For instance, if I’m in the middle of writing something, such as this article, I’ll just leave it partially done and have a few bullet points in mind for the next time I sit down to finish it.
Or, if I finish a task, I’ll plan out the next task for myself the following day. Either way, I put down something I need to do in the future. Doing this gives me an idea of what I should be working on the next day, so that I don't have to sit at my desk and waste time trying to think of what to do.
The other benefit to this technique is that my upcoming task brews in the back of my mind. While it sits there, a new idea might pop up, or I might think of a better way to approach the task the next time I sit down.

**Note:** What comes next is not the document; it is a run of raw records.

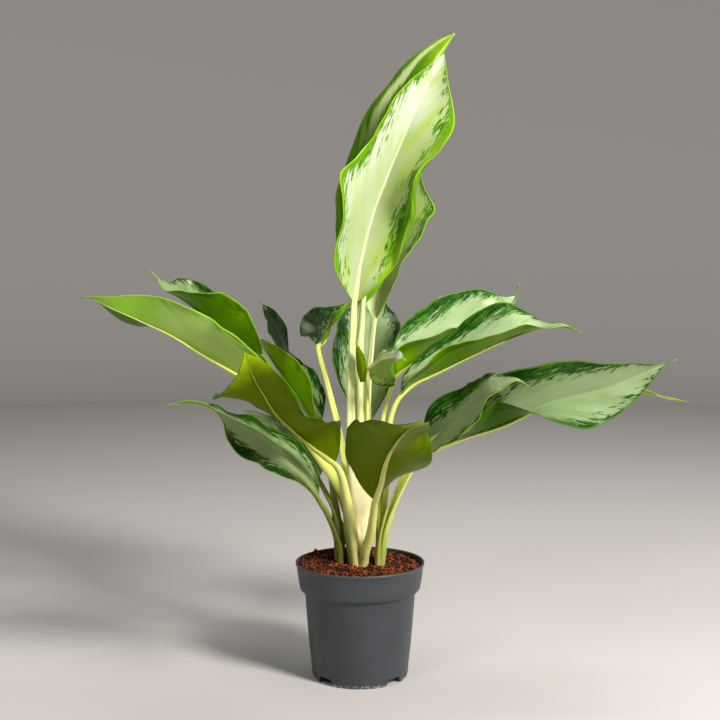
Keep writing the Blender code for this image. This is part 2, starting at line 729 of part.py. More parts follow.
def make_plant():
    clear_scene()
    parts = make_collection("potted_chinese_evergreen")
    cutters = make_collection("cutters")
    plastic = make_material("pot_plastic", (0.065, 0.075, 0.085), 0.55)
    coir = make_material("coir_soil", (0.13, 0.045, 0.02), 0.95)
    stalk = make_material("stalk_green", (0.55, 0.62, 0.24), 0.45)
    green = make_material("leaf_green", (0.16, 0.33, 0.07), 0.38)
    cream = make_material("leaf_cream", (0.58, 0.69, 0.28), 0.38)
    make_pot(parts, cutters, plastic)
    make_soil(parts, cutters, coir)
    for name in STEMS:
        make_stem(name, parts, stalk)
    for name, leaf in LEAVES.items():
        make_blade(name, leaf, parts, cream if name in YOUNG else green)


make_plant()
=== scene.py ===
"""Potted Chinese evergreen: the visible pieces of the nursery pot, coir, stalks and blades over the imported
frame, with the floor, light and camera. Lengths are in millimetres until MM turns them into metres."""

import math
import random

import bmesh
import bpy
from mathutils import Euler, Matrix, Vector, noise


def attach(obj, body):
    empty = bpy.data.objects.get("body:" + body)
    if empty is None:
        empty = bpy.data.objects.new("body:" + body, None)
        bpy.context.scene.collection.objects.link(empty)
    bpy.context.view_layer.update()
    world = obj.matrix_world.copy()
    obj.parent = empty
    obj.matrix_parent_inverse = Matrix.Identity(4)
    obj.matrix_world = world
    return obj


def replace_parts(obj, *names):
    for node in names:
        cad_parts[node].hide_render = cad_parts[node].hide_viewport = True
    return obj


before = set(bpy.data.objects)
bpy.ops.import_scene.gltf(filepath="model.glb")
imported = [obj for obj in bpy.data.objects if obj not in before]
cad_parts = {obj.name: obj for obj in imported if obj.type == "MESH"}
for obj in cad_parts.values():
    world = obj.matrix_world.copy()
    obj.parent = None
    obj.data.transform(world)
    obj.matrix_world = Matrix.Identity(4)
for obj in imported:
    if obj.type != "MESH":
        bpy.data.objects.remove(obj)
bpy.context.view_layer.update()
MM = 0.001

# Stage: a pale floor that turns up into a pale wall all round, three soft lamps and an even sky.
# The camera stands 1.15 m in front of the pot's middle, a little above the soil, and looks slightly down.


def tone(red, green, blue):
    """A colour as read off a screen, 0 to 255, turned into the shader's linear light."""
    light = (c / 255 / 12.92 if c <= 10 else ((c / 255 + 0.055) / 1.055) ** 2.4 for c in (red, green, blue))
    return (*light, 1)


def new_finish(name, roughness, gloss=0.5, tint=(1, 1, 1, 1)):
    finish = bpy.data.materials.new(name)
    finish.use_nodes = True
    shader = finish.node_tree.nodes["Principled BSDF"]
    shader.inputs["Roughness"].default_value = roughness
    shader.inputs["Specular IOR Level"].default_value = gloss
    shader.inputs["Specular Tint"].default_value = tint
    return finish, finish.node_tree, shader


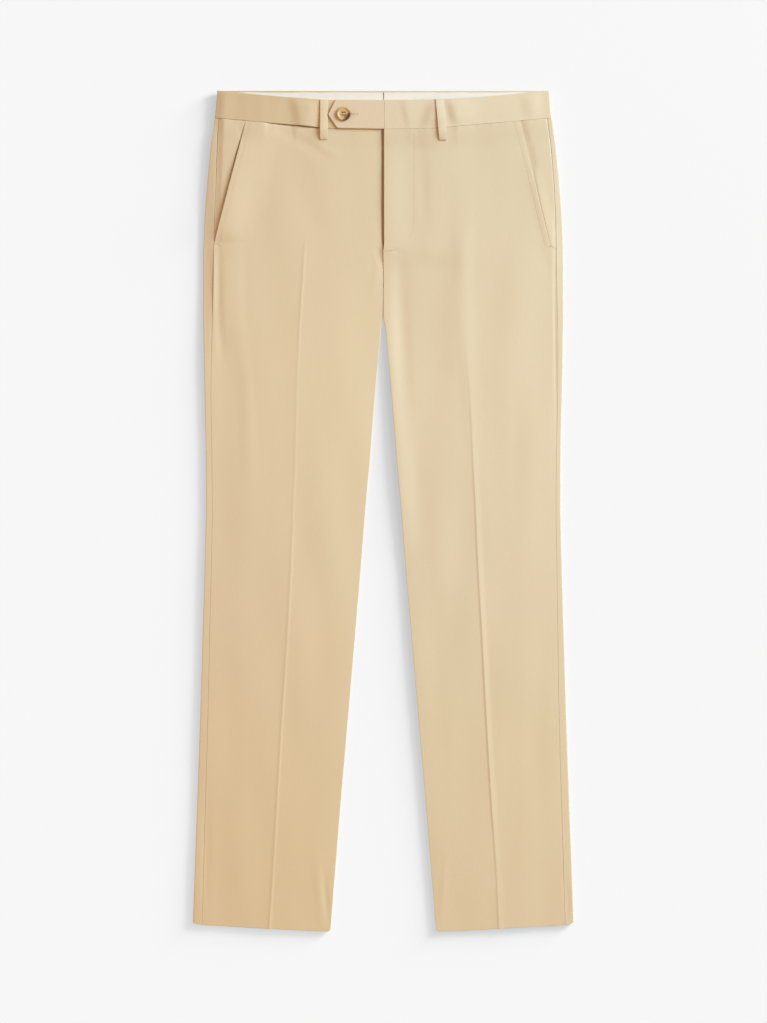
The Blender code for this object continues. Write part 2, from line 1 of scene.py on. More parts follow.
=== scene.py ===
"""Looks of the chino trousers: every cloth piece as a fine shell on its solid's form, the sewing, the horn
button, and a plain floor, light and camera.

Sizes are in millimetres until a point is placed. `across` is the distance from the middle line towards a
leg's outer side, `drop` the distance down from the waist's top edge, and `height` the distance above the
table. The first tables and functions repeat the solids' own, so that each shell lies on its solid.
"""
import math
from collections import namedtuple

import bmesh
import bpy
import numpy as np
from mathutils import Matrix


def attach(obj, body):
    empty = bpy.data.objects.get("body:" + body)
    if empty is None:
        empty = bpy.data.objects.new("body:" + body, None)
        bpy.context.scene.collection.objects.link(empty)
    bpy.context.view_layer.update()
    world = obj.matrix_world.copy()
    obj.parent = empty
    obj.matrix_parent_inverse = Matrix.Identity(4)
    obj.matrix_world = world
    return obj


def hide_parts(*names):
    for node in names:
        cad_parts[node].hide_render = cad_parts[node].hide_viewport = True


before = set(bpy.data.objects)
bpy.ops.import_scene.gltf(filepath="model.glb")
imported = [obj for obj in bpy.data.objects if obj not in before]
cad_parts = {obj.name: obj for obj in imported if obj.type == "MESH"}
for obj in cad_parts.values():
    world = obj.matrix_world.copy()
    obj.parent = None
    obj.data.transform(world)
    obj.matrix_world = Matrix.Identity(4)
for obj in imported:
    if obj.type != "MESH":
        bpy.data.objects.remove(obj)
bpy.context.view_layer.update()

MM = 0.001

# ---- sizes of the solids

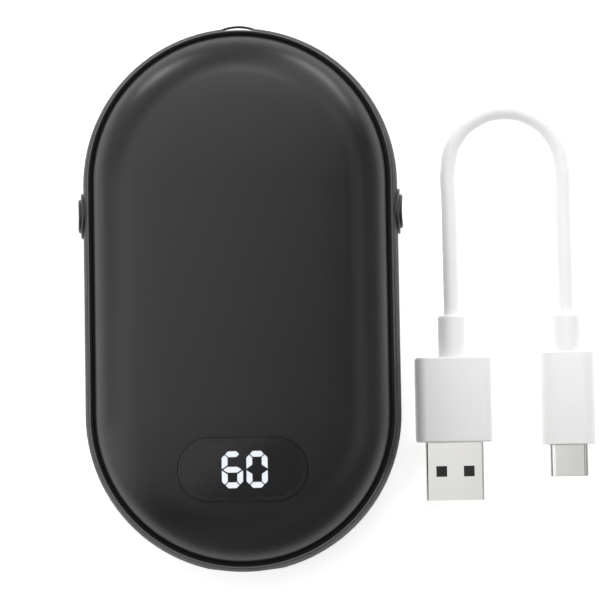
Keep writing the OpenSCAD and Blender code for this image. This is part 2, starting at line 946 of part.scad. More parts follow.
// Screws and lanyard bar
module case_screws() {
    color("#b8babd") at_ears() {
        translate([0, 0, ear_h / 2 + lug_t]) cylinder(h = screw_head_h, r = screw_head_r);
        translate([0, 0, -ear_h / 2 - screw_bite + fit])
            cylinder(h = ear_h + lug_t + screw_bite, r = screw_r);
    }
}

module lanyard_bar() {
    color("#303134") arch(0);
}

// Charging cable
module along_plug(x, y0, length) {
    translate([x, y0 + length, 0]) rotate([90, 0, 0]) linear_extrude(length) children();
}

module charging_cable() {
    color("#f3f3f1") tube(cord_route, cord_d / 2, cord_sides, [1, 0, 0]);
}

module strain_relief(x, z, length) {
    color("#efefed") translate([x, cord_y0, z]) rotate([90, 0, 0]) cylinder(h = length, r = relief_d / 2);
}

module usb_a_overmould() {
    color("#f1f1ef") along_plug(plug_a_x, over_a_y - plug_a_l, plug_a_l)
        translate([0, plug_a_t / 2]) rounded(plug_a_w, plug_a_t, plug_corner_r);
}

module usb_a_shell() {
    tip_y = over_a_y - plug_a_l - shell_a_l;
    color("#c4c6c9") difference() {
        along_plug(plug_a_x, tip_y, shell_a_l) translate([0, plug_a_t / 2]) difference() {
            rounded(shell_a_w, shell_a_t, shell_corner_r);
            square([shell_a_w - 2 * shell_wall, shell_a_t - 2 * shell_wall], center = true);
        }
        for (s = [-1, 1])
            translate([plug_a_x + s * latch_x - latch_w / 2, tip_y + latch_from_tip - latch_w / 2, 0])
                cube([latch_w, latch_w, plug_a_t]);
    }
}

module usb_a_tongue() {
    tip_y = over_a_y - plug_a_l - shell_a_l;
    color("#1d1d1f") translate([
        plug_a_x - shell_a_w / 2 + shell_wall + close_fit,
        tip_y + tongue_a_end,
        (plug_a_t + shell_a_t) / 2 - shell_wall - tongue_a_t
    ]) cube([shell_a_w - 2 * (shell_wall + close_fit), shell_a_l - tongue_a_end, tongue_a_t]);
}

module usb_a_contacts() {
    tip_y = over_a_y - plug_a_l - shell_a_l;
    color("#d8b25a") for (share = contact_x_shares)
        translate([
            plug_a_x + share * shell_a_w - contact_w / 2,
            tip_y + 2 * tongue_a_end,
            (plug_a_t + shell_a_t) / 2 - shell_wall - tongue_a_t - contact_t
        ]) cube([contact_w, shell_a_l - 3 * tongue_a_end, contact_t]);
}

module usb_c_overmould() {
    color("#f1f1ef") along_plug(plug_c_x, over_c_y - plug_c_l, plug_c_l)
        translate([0, plug_c_t / 2]) pill(plug_c_w, plug_c_t);
}

module usb_c_shell() {
    color("#c4c6c9") along_plug(plug_c_x, over_c_y - plug_c_l - shell_c_l, shell_c_l)
        translate([0, plug_c_t / 2]) difference() {
            pill(shell_c_w, shell_c_t);
            pill(shell_c_w - 2 * shell_wall, shell_c_t - 2 * shell_wall);
        }
}

front_cover();
back_cover();
mid_frame();
trim_ring(true);  // front_trim_ring
trim_ring(false);  // back_trim_ring
seal(true);  // front_seal
seal(false);  // back_seal
display_window();
display_gasket();
display_module();
lit_segments();
unlit_segments();
display_pins();
circuit_board();
board_screws();
control_chip();
power_inductor();
usb_c_socket_shell();
usb_c_socket_tongue();
port_bezel();
button_cap(true);  // left_button_cap
button_cap(false);  // right_button_cap
button_ring(true);  // left_button_ring
button_ring(false);  // right_button_ring
switch_body(true);  // left_switch
switch_body(false);  // right_switch
switch_plunger(true);  // left_switch_plunger
switch_plunger(false);  // right_switch_plunger
switch_board(true);  // left_switch_board
switch_board(false);  // right_switch_board
flat_cable(true);  // left_flat_cable
flat_cable(false);  // right_flat_cable
battery_tray();
battery_cell(true);  // front_battery_cell
battery_cell(false);  // back_battery_cell
protection_board();
battery_leads();
thermistor();
heat_spreader(true);  // front_heat_spreader
heat_spreader(false);  // back_heat_spreader
heater_film(true);  // front_heater_film
heater_film(false);  // back_heater_film
foam_pad(true);  // front_foam_pad
foam_pad(false);  // back_foam_pad
case_screws();
lanyard_bar();
charging_cable();
usb_a_overmould();
strain_relief(plug_a_x, plug_a_t / 2, relief_a_l);  // usb_a_strain_relief
usb_a_shell();
usb_a_tongue();
usb_a_contacts();
usb_c_overmould();
strain_relief(plug_c_x, plug_c_t / 2, relief_c_l);  // usb_c_strain_relief
usb_c_shell();
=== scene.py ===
import math

import bmesh
import bpy
from mathutils import Matrix, Quaternion, Vector


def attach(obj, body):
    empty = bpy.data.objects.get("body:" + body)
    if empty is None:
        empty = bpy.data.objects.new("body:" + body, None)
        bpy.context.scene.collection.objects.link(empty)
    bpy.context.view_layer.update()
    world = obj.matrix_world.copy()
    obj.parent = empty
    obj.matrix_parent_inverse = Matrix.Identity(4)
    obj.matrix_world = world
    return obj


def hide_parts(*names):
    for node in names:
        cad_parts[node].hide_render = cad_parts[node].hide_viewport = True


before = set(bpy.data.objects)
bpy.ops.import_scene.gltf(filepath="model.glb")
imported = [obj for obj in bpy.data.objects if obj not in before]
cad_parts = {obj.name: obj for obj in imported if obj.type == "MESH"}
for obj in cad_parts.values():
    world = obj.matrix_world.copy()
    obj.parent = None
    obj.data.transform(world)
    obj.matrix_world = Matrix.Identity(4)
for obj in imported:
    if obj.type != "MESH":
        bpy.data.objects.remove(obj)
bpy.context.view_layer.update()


# ---- Table, lamps and camera ----
# The real thing was photographed on a sheet of white paper on a lit table, under large soft boxes.
# The camera looks almost straight down, from the lower end of the body.
def linear(code):
    """The colour that a shader reads for a hex code as painters write it."""
    shares = [int(code[i : i + 2], 16) / 255 for i in (1, 3, 5)]
    return (*[s / 12.92 if s <= 0.04045 else ((s + 0.055) / 1.055) ** 2.4 for s in shares], 1.0)


def add_node(tree, kind, settings={}, links={}):
    """Adds a node, gives it its settings and joins its inputs to what feeds them."""
    node = tree.nodes.new("ShaderNode" + kind)
    for key, value in settings.items():
        if isinstance(key, str) and hasattr(node, key):
            setattr(node, key, value)
        else:
            node.inputs[key].default_value = value
    for key, source in links.items():
        tree.links.new(source, node.inputs[key])
    return node


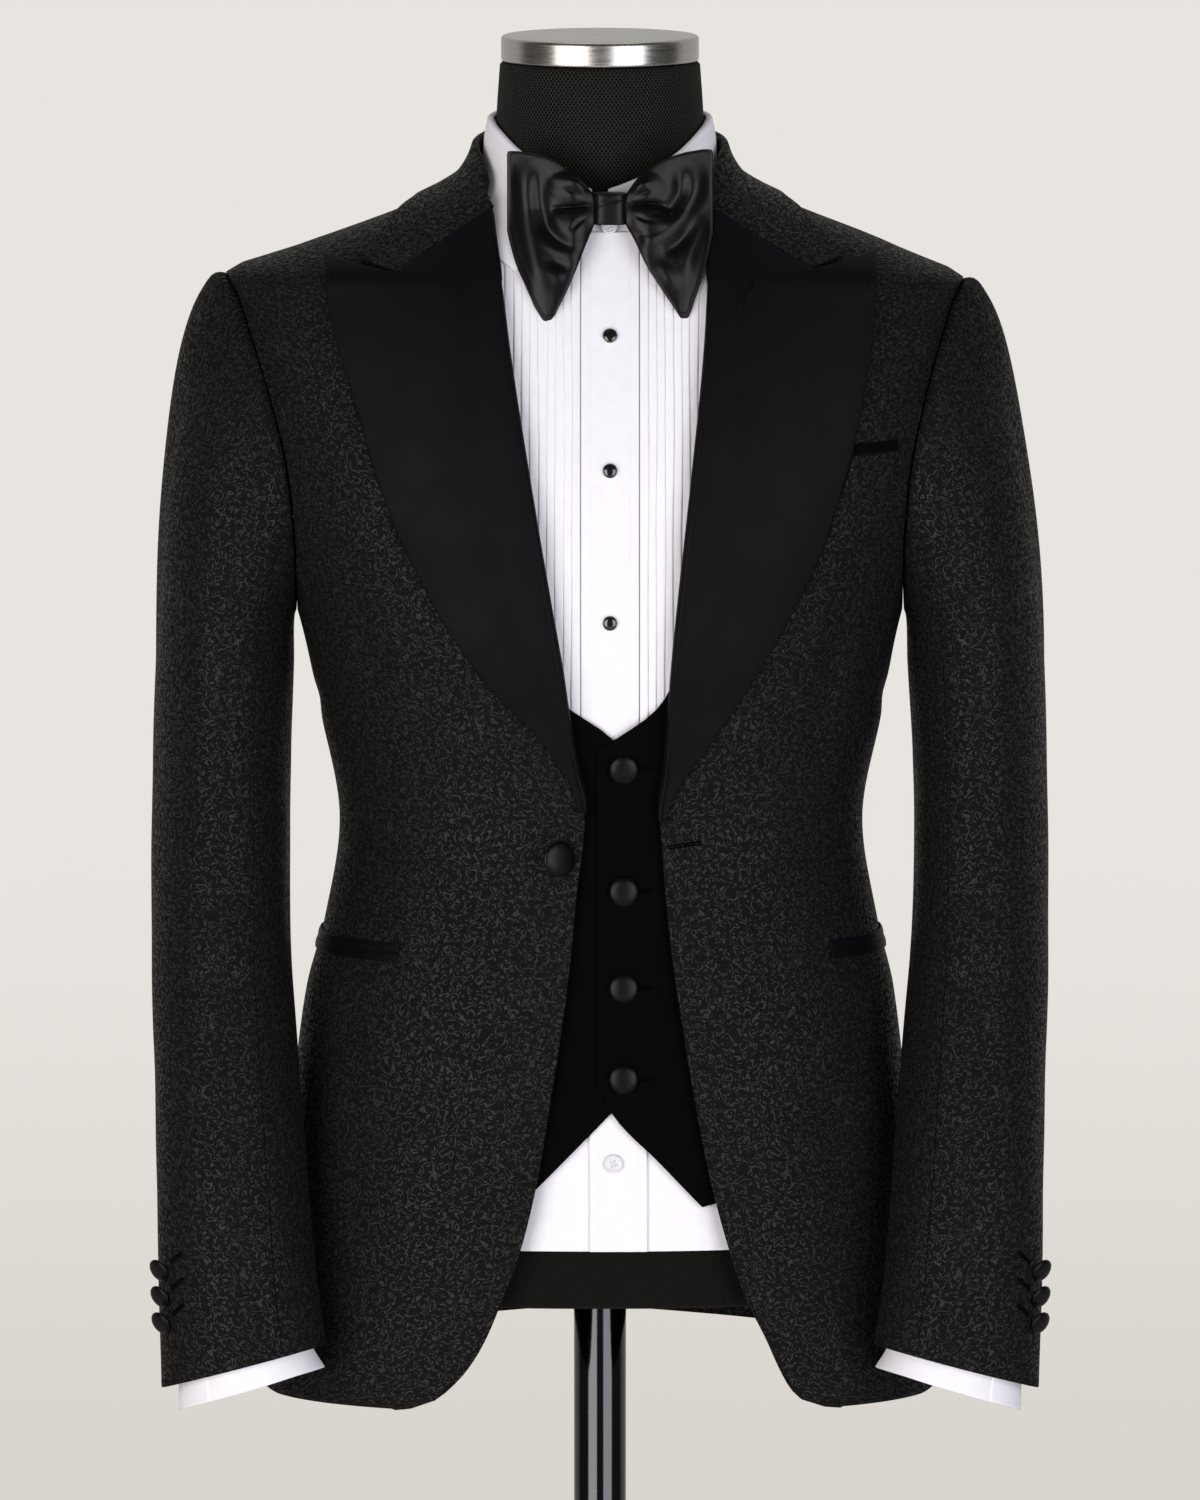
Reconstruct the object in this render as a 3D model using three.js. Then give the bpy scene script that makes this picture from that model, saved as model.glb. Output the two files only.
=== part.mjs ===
// A dinner suit top shown on a limbless dress form: a one-button peak-lapel dinner jacket worn open,
// a four-button waistcoat, a pleated dress shirt and a large butterfly bow tie.
// The form has a fabric-covered torso and neck, a steel neck cap, a round pole and a disc base.
//
// Units are millimetres, +Z up, and the front of the garment faces -Y. +X is the wearer's left.
// The origin is the middle of the base's underside, so the whole piece stands on the plane Z = 0.
//
// How the cloth is made: two smooth torso surfaces, one for the form and one for the outside of the
// jacket, are lofted from a table of sections. Every panel is a patch of one of them, given by its
// outline, and becomes a wall of real thickness between two distances from that surface.

import * as THREE from "three";

// Driving dimensions
const TOTAL_HEIGHT = 1500;
const CLOTH = 2.0; // jacket cloth, canvas included
const LAYER_GAP = 0.4; // clearance between a piece and the one it lies on
const SEAM_SHARE = 0.0022; // half a seam's gap, as a share of the torso's depth
const GARMENT_CENTRE = 6; // the front is dressed 6 mm to the wearer's left of the form's middle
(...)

Related: The 3 P's of Productivity
How to apply this technique.
First, think of a goal you’d like to make progress toward.
For example, let’s say you’re planning to draft a few cold emails to send out for a request to meet or for job opportunities. Your aim is send out five to 10 emails a day. So you send out a few emails on Monday, and then what?
You could have any one of the following to-do’s:
- Create a list of people you want to reach out to the following day.
- Jot down a few companies to grab contact names from.
- Have a few rough emails saved in your “Drafts” folder ready to go.
The most important thing is that you keep the momentum going each day. At the end of the day, plan out a couple things you need to do for the next day while it’s still fresh.
Even if you’re not successful or face setbacks in your work, keep things going in the pipeline. Don’t stall and passively wait for something to happen. Keep moving.
You want to continue having a page-turner at the end of every day. So instead of hoping for inspiration to strike, or staring at your screen while thinking of what you to do, you’ll be able to sit down, and get started on a task right away.
What if a task can’t be left partially done?
But what if something you’re working on has to be finished in segments?
Let’s take fitness for example. If you’re walking or jogging outside, you can’t just go halfway and decide you want to stop.
So how do you create an incentive for yourself to keep exercising the next day?
By making yourself feel obligated to continue where you left off. For instance, if you’re jogging and reach a certain landmark, you can pinpoint another landmark, and make it a point to reach the further landmark the next day you go jogging again. Or, you can change your jogging route to make things interesting.
Another way to create a page-turner is by leaving your running shoes and a pair of socks out in a space where it’s impossible for you to ignore. Instead of putting away your shoes, put them near the door, and place your exercise clothes near your bed so that you can pick up where you left off.
Setting incremental goals and creating environmental cues can make it easier to stay motivated on improving an area of your life.
Now, it’s your turn.
You’ve just learned how the page-turner technique to productivity can be used in writing, connecting with others and exercising. Now, it’s time for you to put this technique to practice.
What is the biggest goal on your mind that you’re looking to achieve? What can you do to make yourself want to continue right where you left off the day before?
Remember, it's not about being the smartest. It's about being able to commit.